The disinformation and evasion of responsibility speaks of monumental cowardice on the part of Advani & Co. They revelled in the destruction, and hugged one another in exultation and mutual congratulation.
The BJP rode to political power at the Centre on the anti-Babri Masjid movement. In all honesty, its leaders must face trial and declare either that they stand by their role or that they regret and repent it and apologise. They cannot both take credit for the act and attribute its planning and execution to mysterious, unknown and unknowable forces - as Sangh ideologue K.R. Malkani once did, by blaming the CIA.
There was a clearly identifiable human agency behind December 6: the BJP-VHP-RSS-Bajrang Dal-Shiv Sena's top leadership, including Advani and Joshi. But cowardice is a Sangh characteristic. Following Gandhi's assassination, the RSS was banned. Thousands of its members quickly stopped participating in its activities and claimed they were never its members.
The Rae Bareli order is odious. But Uttar Pradesh Chief Minister Mulayam Singh Yadav has decided not to appeal against it - on the grounds that "I am a firm believer in the judiciary and of the view that the court verdict on Ayodhya should be acceptable to all ... I welcome the court's decision and have nothing more to say ... " Amar Singh has gone even further to say that the government cannot appeal against it. This strengthens the suspicions of a secret collusive deal between the BJP and the Samajwadi Party. Mulayam Singh Yadav has decided to accept the BJP's Kesarinath Tripathi as Speaker and not to poach on the party's MLAs. This makes the whole matter all the more sordid. It sets back hopes of a just trial and further shakes the public's confidence in India's justice delivery system.
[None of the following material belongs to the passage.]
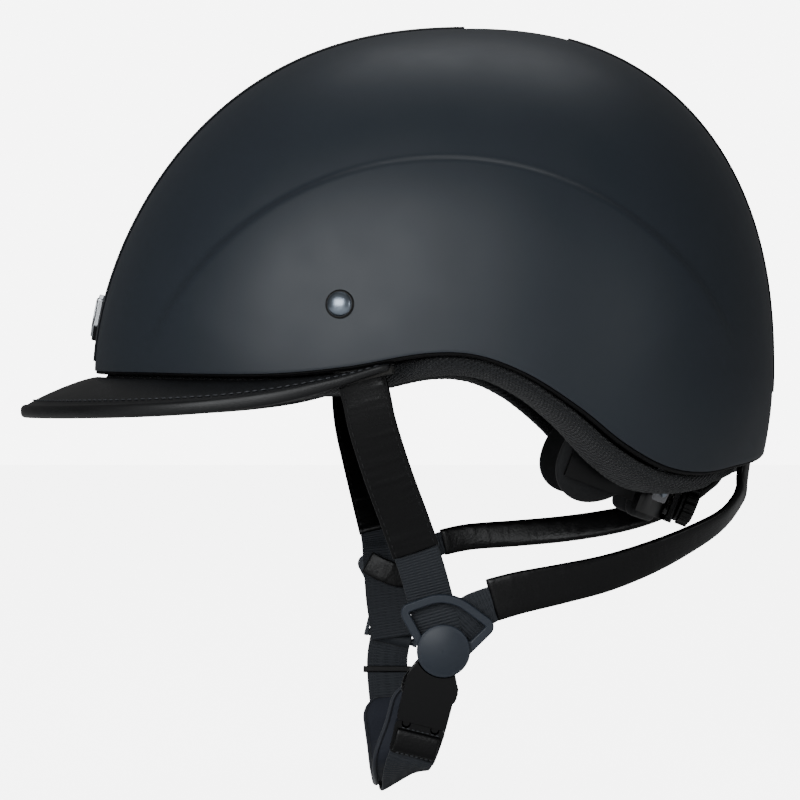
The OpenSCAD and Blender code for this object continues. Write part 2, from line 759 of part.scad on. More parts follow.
cradle_centre = [28, 0, -24.2];
cradle_slope = 21;
module cradle() {
    translate(cradle_centre) rotate([0, cradle_slope, 0]) children();
}
module arc(inner, outer, low, high, from, to) {
    rotate([0, 0, from]) rotate_extrude(angle = to - from) translate([inner, low])
        square([outer - inner, high - low]);
}
frame_reach = 37;
band_in = cradle_radius + 0.6;
band_out = cradle_radius + 2.2;
pitch_radius = 5;
tooth_count = 10;
tooth_pitch = 3.14159 * 2 * pitch_radius / tooth_count;
pitch_angle = tooth_pitch / cradle_radius * 57.2958;

module cradle_frame() {
    color("#0f0f11") cradle() difference() {
        union() {
            arc(cradle_radius - 2, cradle_radius, -11, 11, -frame_reach, frame_reach);
            for (side = [-1, 1]) rotate([0, 0, side * 31]) translate([cradle_radius - 1, 0, 0])
                rotate([0, 90, 0]) cylinder(r = 3.2, h = 3.9);
        }
        for (side = [-1, 1]) rotate([0, 0, side * 31]) translate([cradle_radius - 8, 0, 0])
            rotate([0, 90, 0]) cylinder(r = 1.1, h = 14);
    }
}
module nape_pad() {
    color("#141517") cradle() difference() {
        arc(cradle_radius - 8.4, cradle_radius - 2.3, -13.5, 13.5, -35, 35);
        for (side = [-1, 1]) rotate([0, 0, side * 31]) translate([cradle_radius - 9.5, 0, 0])
            rotate([0, 90, 0]) cylinder(r = 3.6, h = 14);
    }
}
housing_half = 17;
module adjuster_housing() {
    color("#0f0f11") cradle() difference() {
        intersection() {
            translate([cradle_radius + 0.2, -housing_half, -11]) cube([6, housing_half * 2, 22]);
            cylinder(r = cradle_radius + 4.2, h = 40, center = true);
        }
        cylinder(r = cradle_radius + 0.2, h = 40, center = true);
        arc(band_in - 0.3, band_out + 0.3, -8.6, 8.6, -20, 20);
        translate([cradle_radius - 5, 0, 0]) rotate([0, 90, 0]) cylinder(r = 3, h = 20);
    }
}
module adjuster_cover() {
    color("#17181a") cradle() difference() {
        translate([cradle_radius + 4.4, 0, 0]) rotate([0, 90, 0]) cylinder(r = 9.6, h = 1.6);
        translate([cradle_radius, 0, 0]) rotate([0, 90, 0]) cylinder(r = 2.9, h = 20);
    }
}
dial_grips = 16;
module adjuster_dial() {
    color("#1b1c1f") cradle() translate([cradle_radius + 6.3, 0, 0]) rotate([0, 90, 0]) difference() {
        union() {
            cylinder(r = dial_radius, h = 4.4);
            translate([0, 0, 4.4]) cylinder(r = dial_radius - 2, h = 0.8);
        }
        for (i = [0:dial_grips - 1]) rotate([0, 0, i * 360 / dial_grips])
            translate([dial_radius + 0.5, 0, -1]) cylinder(r = 1.2, h = 8, $fn = 24);
        translate([0, 0, -1]) cylinder(r = 1.5, h = 3.6);
    }
}
function tooth_at(angle, r, half) = [r * cos(angle) - half * sin(angle), r * sin(angle) + half * cos(angle)];
module pinion_profile() {
    root = pitch_radius - 1.15;
    tip = pitch_radius + 0.75;
    polygon([for (i = [0:tooth_count - 1]) let(a = i * 360 / tooth_count) each [
        tooth_at(a, root, -0.85), tooth_at(a, tip, -0.3), tooth_at(a, tip, 0.3), tooth_at(a, root, 0.85)
    ]]);
}
module adjuster_pinion() {
    color("#c9c9c4") cradle() translate([band_in + 0.1, 0, 0]) rotate([0, 90, 0]) {
        linear_extrude(1.5) rotate([0, 0, 18]) pinion_profile();
        translate([0, 0, 1.5]) cylinder(r = 2.6, h = cradle_radius + 6.2 - band_in - 1.6);
        cylinder(r = 1.45, h = cradle_radius + 8.6 - band_in);
    }
}
band_height = 2.4;
rack_line = pitch_radius + 1.2;
// A curved rack, for the band that runs above the pinion
module rack_band(from, to, teeth_from, teeth_to) {
    arc(band_in, band_out, rack_line, rack_line + band_height, from, to);
    for (i = [teeth_from:teeth_to]) rotate([0, 0, i * pitch_angle])
        translate([band_in + 0.2, 0, rack_line]) rotate([90, 0, 90]) linear_extrude(band_out - band_in - 0.4)
            polygon([[-0.85, 0.1], [-0.45, -1.9], [0.45, -1.9], [0.85, 0.1]]);
}
wing_from = 44;
wing_to = 73;
module wing_plate() {
    arc(band_in + 0.2, band_out + 0.3, -8, 10, wing_from - 1, wing_to - 3);
}
module adjuster_band_left() {
    color("#111214") cradle() {
        rack_band(-wing_from - 2, 15, -6, 6);
        mirror([0, 1, 0]) wing_plate();
    }
}
module adjuster_band_right() {
    color("#111214") cradle() {
        mirror([0, 0, 1]) rack_band(-15, wing_from + 2, -6, 6);
        mirror([0, 0, 1]) wing_plate();
    }
}
module wing_pad() {
    inner = cradle_radius - 6;
    intersection() {
        arc(inner, band_in - 0.1, -15.5, 15.5, wing_from, wing_to);
        rotate([0, 0, (wing_from + wing_to) / 2 + 3]) translate([inner - 6, 0, 0]) rotate([0, 90, 0])
            cylinder(r = 19.5, h = 30);
    }
}
module wing_pad_left() {
    color("#141517") cradle() mirror([0, 1, 0]) wing_pad();
}
module wing_pad_right() {
    color("#141517") cradle() wing_pad();
}

// Clear plates that carry the cradle under the foam's edge
hanger_turn = 31;
module hanger() {
    cradle() rotate([0, 0, hanger_turn]) difference() {
        translate([cradle_radius + 3.2, -10, -4.6]) hull() {
            translate([0, 0, 21]) cube([1.4, 22, 1]);
            translate([0, 5, 0]) cube([1.4, 10, 1]);
        }
        translate([cradle_radius, 0, 0]) rotate([0, 90, 0]) cylinder(r = 1.1, h = 10);
    }
}
module cradle_hanger_right() {
    color("#6c6e70") hanger();
}
module cradle_hanger_left() {
    color("#6c6e70") mirror([0, 1, 0]) hanger();
}
module hanger_pins() {
    color("#8b9096") cradle() for (side = [-1, 1]) rotate([0, 0, side * hanger_turn])
        translate([cradle_radius - 1.5, 0, 0]) rotate([0, 90, 0]) {
            cylinder(r = 1.05, h = 6.6);
            translate([0, 0, 6.2]) cylinder(r = 2.4, h = 0.9);
        }
}

outer_shell();
shell_edge_trim();
impact_liner();
rim_cushion();
headband_pad();
crown_pad();
crown_strip_front();
crown_strip_rear();
front_vent_mesh();
crown_vent_mesh();
front_badge();
side_rivet(-1);  // side_rivet_left
side_rivet(1);  // side_rivet_right
rear_anchor_rivets();
peak_board();
peak_top_cover();
peak_lining();
peak_edge_binding();
front_strap_left();
front_strap_right();
front_webbing_left();
front_webbing_right();
rear_strap_left();
rear_strap_right();
rear_webbing_left();
rear_webbing_right();
strap_divider_left();
strap_divider_right();
divider_cap_left();
divider_cap_right();
divider_bar_right();
buckle_socket();
buckle_plug();
prong_front();
prong_rear();
chin_webbing();
chin_webbing_loop();
chin_pad();
strap_keeper();
cradle_hanger_left();
cradle_hanger_right();
hanger_pins();
cradle_frame();
nape_pad();
adjuster_housing();
adjuster_cover();
adjuster_dial();
adjuster_pinion();
adjuster_band_left();
adjuster_band_right();
wing_pad_left();
wing_pad_right();
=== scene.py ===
import math
import random
import bmesh
import bpy
from mathutils import Matrix, Vector, noise


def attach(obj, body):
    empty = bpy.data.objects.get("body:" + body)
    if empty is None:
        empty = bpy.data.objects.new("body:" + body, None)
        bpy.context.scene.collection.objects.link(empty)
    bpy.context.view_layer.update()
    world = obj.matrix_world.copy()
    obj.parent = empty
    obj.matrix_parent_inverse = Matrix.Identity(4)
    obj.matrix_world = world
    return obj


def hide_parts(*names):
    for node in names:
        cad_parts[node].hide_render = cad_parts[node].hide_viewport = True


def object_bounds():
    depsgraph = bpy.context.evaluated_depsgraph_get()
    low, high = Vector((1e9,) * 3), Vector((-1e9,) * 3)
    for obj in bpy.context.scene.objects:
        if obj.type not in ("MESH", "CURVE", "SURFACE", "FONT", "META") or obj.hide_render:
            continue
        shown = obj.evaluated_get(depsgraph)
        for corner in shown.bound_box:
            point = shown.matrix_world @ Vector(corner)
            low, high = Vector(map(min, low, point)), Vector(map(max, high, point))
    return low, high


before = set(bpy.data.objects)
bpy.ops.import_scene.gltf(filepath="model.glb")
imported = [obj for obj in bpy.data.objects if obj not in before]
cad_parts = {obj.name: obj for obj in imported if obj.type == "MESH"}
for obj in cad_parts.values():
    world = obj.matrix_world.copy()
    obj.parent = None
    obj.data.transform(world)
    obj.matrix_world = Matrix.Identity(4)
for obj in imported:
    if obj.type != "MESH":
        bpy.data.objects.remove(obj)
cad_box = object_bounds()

random.seed(7)
MM = 0.001

# ---- materials ----


def linear(code):
    """An sRGB hex colour as linear RGBA."""
    parts = [int(code[i:i + 2], 16) / 255 for i in (1, 3, 5)]
    return tuple(c / 12.92 if c <= 0.04045 else ((c + 0.055) / 1.055) ** 2.4 for c in parts) + (1.0,)


def add(tree, kind, inputs=None, **settings):
    """Adds a node. inputs gives socket values, or sockets to link from."""
    node = tree.nodes.new(kind)
    for key, value in settings.items():
        setattr(node, key, value)
    for key, value in (inputs or {}).items():
        if isinstance(value, bpy.types.NodeSocket):
            tree.links.new(value, node.inputs[key])
        else:
            node.inputs[key].default_value = value
    return node


def surface(name, colour, roughness, metallic=0.0, coat=0.0, sheen=0.0, alpha_glass=0.0, ior=None,
            shine=0.5):
    made = bpy.data.materials.new(name)
    made.use_nodes = True
    tree = made.node_tree
    shader = tree.nodes["Principled BSDF"]
    shader.inputs["Base Color"].default_value = linear(colour)
    shader.inputs["Roughness"].default_value = roughness
    shader.inputs["Metallic"].default_value = metallic
    shader.inputs["Coat Weight"].default_value = coat
    shader.inputs["Coat Roughness"].default_value = 0.25
    shader.inputs["Sheen Weight"].default_value = sheen
    shader.inputs["Sheen Roughness"].default_value = 0.4
    shader.inputs["Transmission Weight"].default_value = alpha_glass
    shader.inputs["Specular IOR Level"].default_value = shine
    if ior:
        shader.inputs["IOR"].default_value = ior
    return made, tree, shader


def grain(tree, shader, size, depth, kind="ShaderNodeTexNoise", low=None, high=None):
    """Relief of a given grain size and depth in metres and, when low and high are given, a roughness that varies
    between them with a broader noise.
    """
    where = add(tree, "ShaderNodeTexCoord")
    inputs = {"Vector": where.outputs["Object"], "Scale": 1 / size}
    if kind == "ShaderNodeTexNoise":
        inputs["Detail"] = 3.0
    pattern = add(tree, kind, inputs)
    value = pattern.outputs["Distance" if kind == "ShaderNodeTexVoronoi" else "Fac"]
    relief = add(tree, "ShaderNodeBump", {"Height": value, "Distance": depth, "Strength": 1.0})
    tree.links.new(relief.outputs["Normal"], shader.inputs["Normal"])
    if low is not None:
        wide = add(tree, "ShaderNodeTexNoise",
                   {"Vector": where.outputs["Object"], "Scale": 45.0, "Detail": 2.0})
        spread = add(tree, "ShaderNodeMapRange", {"Value": wide.outputs["Fac"], "From Min": 0.3,
                                                  "From Max": 0.7, "To Min": low, "To Max": high})
        tree.links.new(spread.outputs["Result"], shader.inputs["Roughness"])
    return relief


# Injection moulded shell with a soft matt coat
shell_coat, tree, shader = surface("soft_matt_shell_coat", "#232a32", 0.46)
grain(tree, shader, 0.0006, 0.000012, low=0.44, high=0.5)
# The crown strip is smoother moulded plastic
strip_plastic, tree, shader = surface("strip_plastic", "#1b1f24", 0.42)
grain(tree, shader, 0.0005, 0.000012)
# Extruded rubber lip along the shell's edge
lip_rubber, tree, shader = surface("edge_lip_rubber", "#050506", 0.6, shine=0.25)
grain(tree, shader, 0.0008, 0.00001)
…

IN contrast to this comes the Supreme Court's intervention in the Best Bakery case. Through two hearings on September 12 and 19, the court effectively began piloting and guiding the Gujarat government in its handling of the consequences of a "fast-track" special court's judgment exonerating all the accused for the burning of 14 Muslims. While questioning Gujarat's Chief Secretary and Director-General of Police directly, Chief Justice V.N. Khare obtained an assurance that Gujarat's Advocate-General would now take full charge of the matter. He would redraft the appeal against the "fast-track" court verdict.
The Supreme Court tried to establish three things: the Best Bakery investigation was faulty because 37 of the 43 witnesses turned hostile; there was miscarriage of justice; and there is a case for re-trial of the accused outside Gujarat. The Gujarat government did admit that there was miscarriage of justice and there is a case for re-trial (although that should not be outside Gujarat). It also claimed the investigation was not faulty. However, the Supreme Court asked it to file an affidavit on October 9 to say on what lines its appeal would be drafted. This suggests close supervision or stewardship of the process of litigation.
Welcome as this intervention is, the Court needs to go beyond the Best Bakery case and look at the horrendous crimes committed during the Gujarat pogrom in their totality. Crimes Against Humanity, the report of the Concerned Citizens' Tribunal, comprising eminent jurists and scholars, concluded, after examining 2,094 statements and 1,500 witnesses, that the pogrom that lasted several weeks amounted to genocide in the strict sense of the term. The pattern of violence shows: selective targeting of Muslims, inhuman forms of brutality, military precision and planning, and use of Hindu religious symbols. This was planned, sustained and prolonged through hate speech, intimidation and terror by the RSS, the BJP and the VHP-Bajrang Dal, with the complicity and participation of policemen and bureaucrats, encouraged by Narendra Modi.
It is clear that Muslims were targeted not because they did this or that act, but simply because they were Muslims. The killer mobs' declared intention, as revealed by their own slogans, was to liquidate, mentally harm, humiliate and subjugate Muslims and "destroy them", "wipe them out from Gujarat", and cleanse the state of Islam. The physical violence directed against Muslims, the calculated destruction of the economic basis of their survival, and sexual assaults against Muslim women as an instrument of terror, all point to genocide.
Article II of the International Convention on Genocide, 1948 defines genocide as "any of the following acts committed with intent to destroy, in whole or in part, a national, ethnical, racial or religious group" like: "(a) killing [its] members; (b) causing [them] serious bodily or mental harm; (c) deliberately inflicting on the group conditions ... calculated to bring about its physical destruction... ; (d) imposing measures intended to prevent births within the group; (e) forcibly transferring [its] children ... to another group."
The Gujarat pogrom unambiguously fits the definition. As a signatory to the Convention, India is obliged to punish the perpetrators of genocide through a competent court. This demands a special independent National Tribunal for hate crimes and genocide. This alone can meet the ends of justice.
For this to happen, we must see the numerous cases of violence not as discrete acts, but in their totality as genocide. This sui generis process of litigation will need special agencies for investigation and prosecution as well as victim protection. It would be a historic tragedy if the Indian state once again fails to bring the perpetrators of hate crimes to book.